Some 70% of the shares voted were in favor of the deal, but those against exceeded the 10% threshold required by Hong Kong law to defeat a privatization transaction. Approximately 61% of the total “disinterested” shares of Imax China common stock were voted. The subsidiary is based in Shanghai and traded on the Hong Kong stock exchange.
“Even though our proposal received the vast majority of votes cast, and support from both leading independent proxy advisory firms, the vote did not achieve the threshold needed for approval,” said Imax CEO Rich Gelfond.
In July, Imax, which currently owns 71.6% of its Chinese subsidiary, had offered to buy the rest of it for HK$10 (about $1.28) per share, or about $124 million. The proposal to acquire the outstanding 96.3 million shares represented about a 49% premium to the 30-trading day average closing price of Imax China, the parent company said at the time. It said the deal would provide an immediate financial boost through operational efficiencies and new growth opportunities. Leading shareholder advisory firms ISS and Glass Lewis recommended shareholders vote in favor of the deal.
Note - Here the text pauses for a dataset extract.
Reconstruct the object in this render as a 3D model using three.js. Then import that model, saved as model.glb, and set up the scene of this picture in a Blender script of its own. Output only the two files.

Last month, Canadian investment fund Letko, Brosseau & Associates, which holds around 1.7 percent of Imax China shares, said it would vote against the deal, saying it undervalued the company and would benefit Imax Corp. at the expense of minority investors.
“While disappointing, the vote demonstrates that shareholders believe, as we do, that the future of Imax China is bright. We are committed to our business in China and our team will continue to create new growth opportunities for the Imax brand and technology in this vital market for blockbuster entertainment. Furthermore, we will explore opportunities to deploy the incremental capital intended for this transaction through alternate means of creating shareholder value, such as share repurchases” of Imax stock.
Imax shares are off 1.87% at $19.45 n pre-market trade.